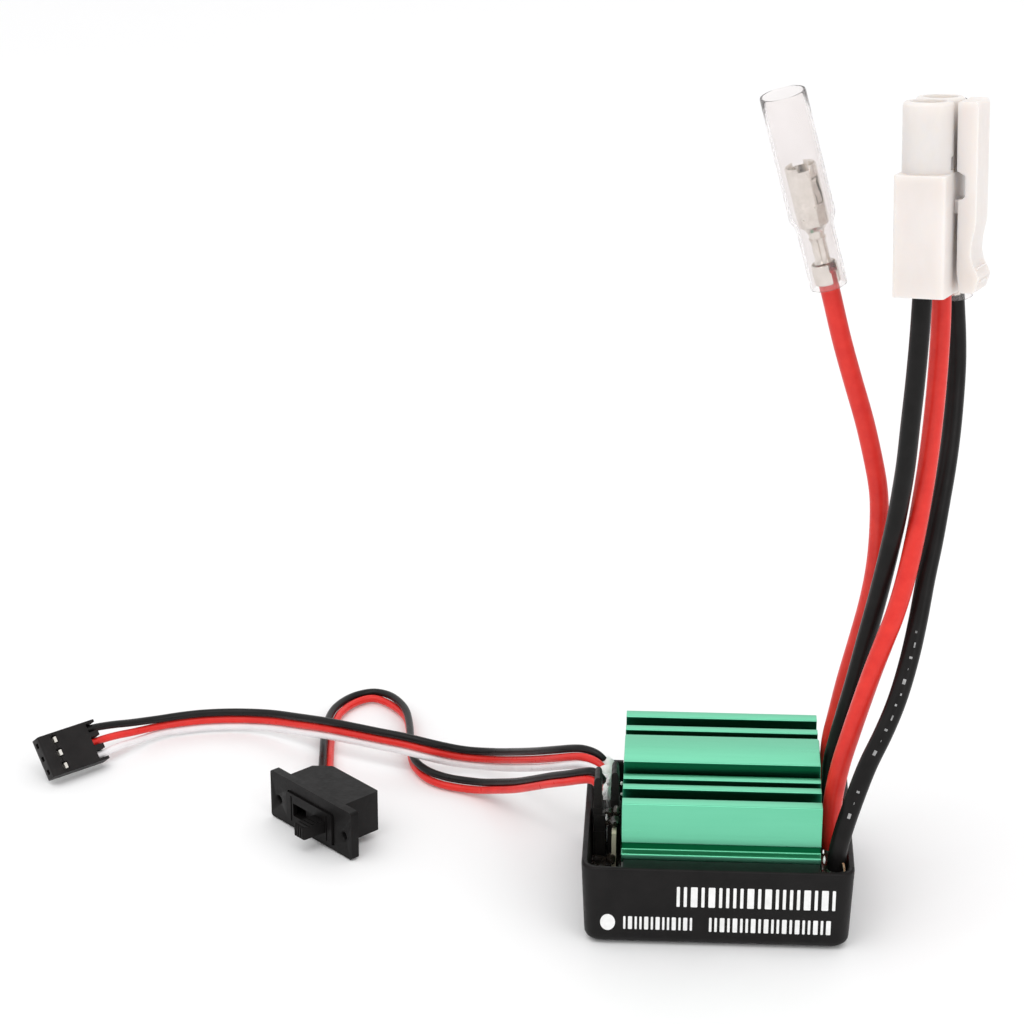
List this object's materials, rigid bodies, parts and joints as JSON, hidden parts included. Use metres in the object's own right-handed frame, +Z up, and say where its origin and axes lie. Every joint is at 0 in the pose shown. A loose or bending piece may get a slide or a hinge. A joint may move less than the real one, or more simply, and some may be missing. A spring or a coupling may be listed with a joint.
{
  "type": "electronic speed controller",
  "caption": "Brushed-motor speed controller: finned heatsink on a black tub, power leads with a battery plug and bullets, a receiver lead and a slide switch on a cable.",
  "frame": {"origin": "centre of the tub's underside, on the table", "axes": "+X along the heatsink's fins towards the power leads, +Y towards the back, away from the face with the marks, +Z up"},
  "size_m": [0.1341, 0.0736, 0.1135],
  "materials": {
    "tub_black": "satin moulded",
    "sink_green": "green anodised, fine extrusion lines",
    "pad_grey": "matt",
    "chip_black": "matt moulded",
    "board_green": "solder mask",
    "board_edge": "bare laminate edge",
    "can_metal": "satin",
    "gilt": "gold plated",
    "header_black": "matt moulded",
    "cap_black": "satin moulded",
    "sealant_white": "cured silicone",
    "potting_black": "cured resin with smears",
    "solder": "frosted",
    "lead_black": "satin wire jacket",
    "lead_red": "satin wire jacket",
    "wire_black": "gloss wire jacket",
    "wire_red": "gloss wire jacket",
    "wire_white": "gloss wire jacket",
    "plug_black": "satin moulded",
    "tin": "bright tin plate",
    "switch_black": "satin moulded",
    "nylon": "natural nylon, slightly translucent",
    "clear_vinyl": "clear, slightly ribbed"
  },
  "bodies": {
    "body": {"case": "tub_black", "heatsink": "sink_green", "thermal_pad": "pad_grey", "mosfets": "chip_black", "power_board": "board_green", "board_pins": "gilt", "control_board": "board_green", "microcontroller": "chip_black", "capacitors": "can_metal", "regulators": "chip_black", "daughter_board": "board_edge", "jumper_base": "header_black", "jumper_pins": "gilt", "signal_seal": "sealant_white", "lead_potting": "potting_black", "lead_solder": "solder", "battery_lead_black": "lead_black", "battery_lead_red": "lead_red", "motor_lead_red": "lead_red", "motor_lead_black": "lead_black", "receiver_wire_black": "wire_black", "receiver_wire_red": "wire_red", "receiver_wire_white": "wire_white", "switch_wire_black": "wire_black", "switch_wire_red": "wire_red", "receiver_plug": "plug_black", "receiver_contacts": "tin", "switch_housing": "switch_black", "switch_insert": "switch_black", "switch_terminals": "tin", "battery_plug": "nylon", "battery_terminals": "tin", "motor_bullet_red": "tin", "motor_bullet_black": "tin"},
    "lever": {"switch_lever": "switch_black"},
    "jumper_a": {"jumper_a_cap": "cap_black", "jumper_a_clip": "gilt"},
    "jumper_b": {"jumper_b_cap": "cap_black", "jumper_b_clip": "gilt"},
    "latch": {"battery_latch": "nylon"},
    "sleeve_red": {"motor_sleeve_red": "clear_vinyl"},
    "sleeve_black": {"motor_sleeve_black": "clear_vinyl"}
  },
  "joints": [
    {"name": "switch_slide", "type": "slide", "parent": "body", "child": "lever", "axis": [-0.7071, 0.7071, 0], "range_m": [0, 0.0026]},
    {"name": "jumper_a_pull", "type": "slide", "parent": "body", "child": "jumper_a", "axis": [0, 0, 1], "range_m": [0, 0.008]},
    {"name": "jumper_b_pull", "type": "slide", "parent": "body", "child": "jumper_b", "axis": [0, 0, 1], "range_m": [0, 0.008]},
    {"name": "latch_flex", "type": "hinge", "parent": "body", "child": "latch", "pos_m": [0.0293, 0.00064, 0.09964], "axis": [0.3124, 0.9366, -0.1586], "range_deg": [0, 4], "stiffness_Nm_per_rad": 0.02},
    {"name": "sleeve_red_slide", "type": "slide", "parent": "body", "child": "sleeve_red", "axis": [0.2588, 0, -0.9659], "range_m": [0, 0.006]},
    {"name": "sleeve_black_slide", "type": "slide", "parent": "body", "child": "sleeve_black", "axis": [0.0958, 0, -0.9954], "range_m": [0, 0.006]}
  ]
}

━━━━━━━━

◆ What this task involves
Go back to the listing above and please repeat it exactly.

◆ Result
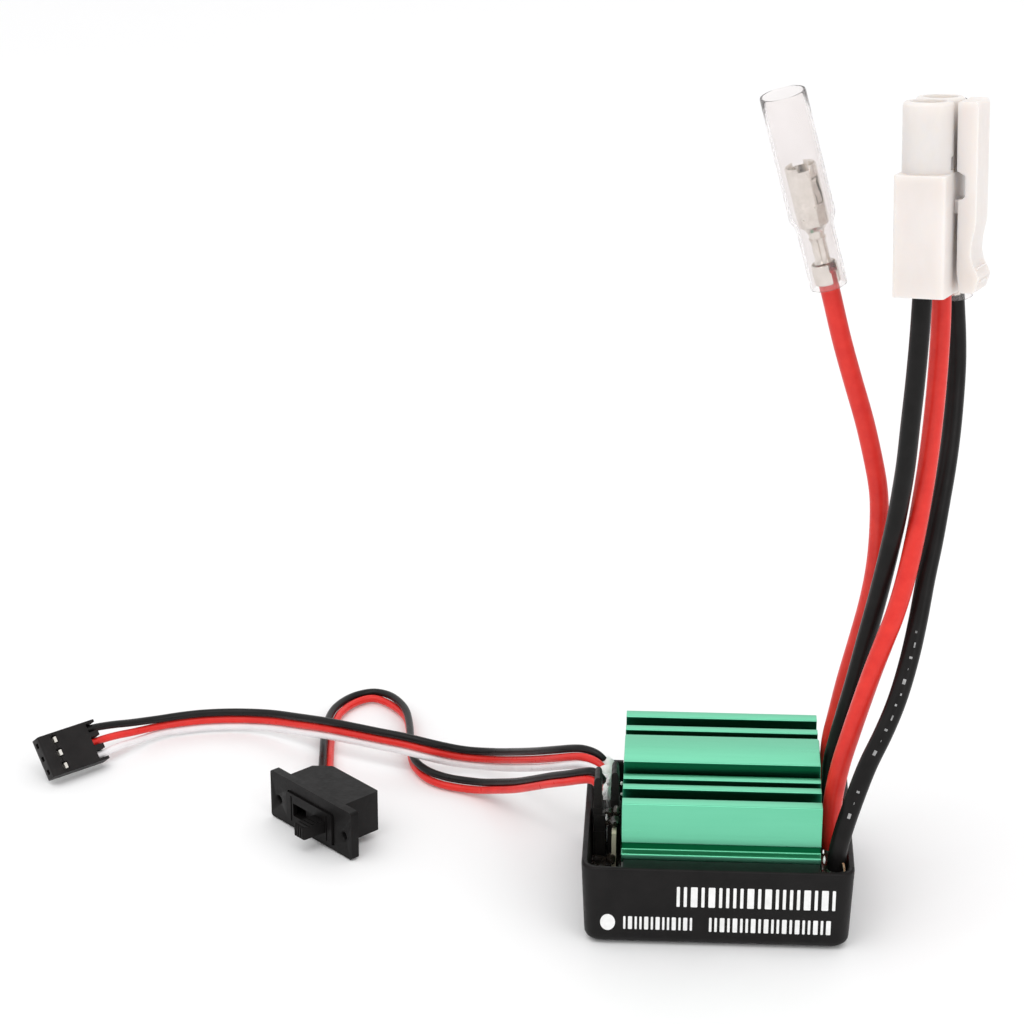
List this object's materials, rigid bodies, parts and joints as JSON, hidden parts included. Use metres in the object's own right-handed frame, +Z up, and say where its origin and axes lie. Every joint is at 0 in the pose shown. A loose or bending piece may get a slide or a hinge. A joint may move less than the real one, or more simply, and some may be missing. A spring or a coupling may be listed with a joint.
{
  "type": "electronic speed controller",
  "caption": "Brushed-motor speed controller: finned heatsink on a black tub, power leads with a battery plug and bullets, a receiver lead and a slide switch on a cable.",
  "frame": {"origin": "centre of the tub's underside, on the table", "axes": "+X along the heatsink's fins towards the power leads, +Y towards the back, away from the face with the marks, +Z up"},
  "size_m": [0.1341, 0.0736, 0.1135],
  "materials": {
    "tub_black": "satin moulded",
    "sink_green": "green anodised, fine extrusion lines",
    "pad_grey": "matt",
    "chip_black": "matt moulded",
    "board_green": "solder mask",
    "board_edge": "bare laminate edge",
    "can_metal": "satin",
    "gilt": "gold plated",
    "header_black": "matt moulded",
    "cap_black": "satin moulded",
    "sealant_white": "cured silicone",
    "potting_black": "cured resin with smears",
    "solder": "frosted",
    "lead_black": "satin wire jacket",
    "lead_red": "satin wire jacket",
    "wire_black": "gloss wire jacket",
    "wire_red": "gloss wire jacket",
    "wire_white": "gloss wire jacket",
    "plug_black": "satin moulded",
    "tin": "bright tin plate",
    "switch_black": "satin moulded",
    "nylon": "natural nylon, slightly translucent",
    "clear_vinyl": "clear, slightly ribbed"
  },
  "bodies": {
    "body": {"case": "tub_black", "heatsink": "sink_green", "thermal_pad": "pad_grey", "mosfets": "chip_black", "power_board": "board_green", "board_pins": "gilt", "control_board": "board_green", "microcontroller": "chip_black", "capacitors": "can_metal", "regulators": "chip_black", "daughter_board": "board_edge", "jumper_base": "header_black", "jumper_pins": "gilt", "signal_seal": "sealant_white", "lead_potting": "potting_black", "lead_solder": "solder", "battery_lead_black": "lead_black", "battery_lead_red": "lead_red", "motor_lead_red": "lead_red", "motor_lead_black": "lead_black", "receiver_wire_black": "wire_black", "receiver_wire_red": "wire_red", "receiver_wire_white": "wire_white", "switch_wire_black": "wire_black", "switch_wire_red": "wire_red", "receiver_plug": "plug_black", "receiver_contacts": "tin", "switch_housing": "switch_black", "switch_insert": "switch_black", "switch_terminals": "tin", "battery_plug": "nylon", "battery_terminals": "tin", "motor_bullet_red": "tin", "motor_bullet_black": "tin"},
    "lever": {"switch_lever": "switch_black"},
    "jumper_a": {"jumper_a_cap": "cap_black", "jumper_a_clip": "gilt"},
    "jumper_b": {"jumper_b_cap": "cap_black", "jumper_b_clip": "gilt"},
    "latch": {"battery_latch": "nylon"},
    "sleeve_red": {"motor_sleeve_red": "clear_vinyl"},
    "sleeve_black": {"motor_sleeve_black": "clear_vinyl"}
  },
  "joints": [
    {"name": "switch_slide", "type": "slide", "parent": "body", "child": "lever", "axis": [-0.7071, 0.7071, 0], "range_m": [0, 0.0026]},
    {"name": "jumper_a_pull", "type": "slide", "parent": "body", "child": "jumper_a", "axis": [0, 0, 1], "range_m": [0, 0.008]},
    {"name": "jumper_b_pull", "type": "slide", "parent": "body", "child": "jumper_b", "axis": [0, 0, 1], "range_m": [0, 0.008]},
    {"name": "latch_flex", "type": "hinge", "parent": "body", "child": "latch", "pos_m": [0.0293, 0.00064, 0.09964], "axis": [0.3124, 0.9366, -0.1586], "range_deg": [0, 4], "stiffness_Nm_per_rad": 0.02},
    {"name": "sleeve_red_slide", "type": "slide", "parent": "body", "child": "sleeve_red", "axis": [0.2588, 0, -0.9659], "range_m": [0, 0.006]},
    {"name": "sleeve_black_slide", "type": "slide", "parent": "body", "child": "sleeve_black", "axis": [0.0958, 0, -0.9954], "range_m": [0, 0.006]}
  ]
}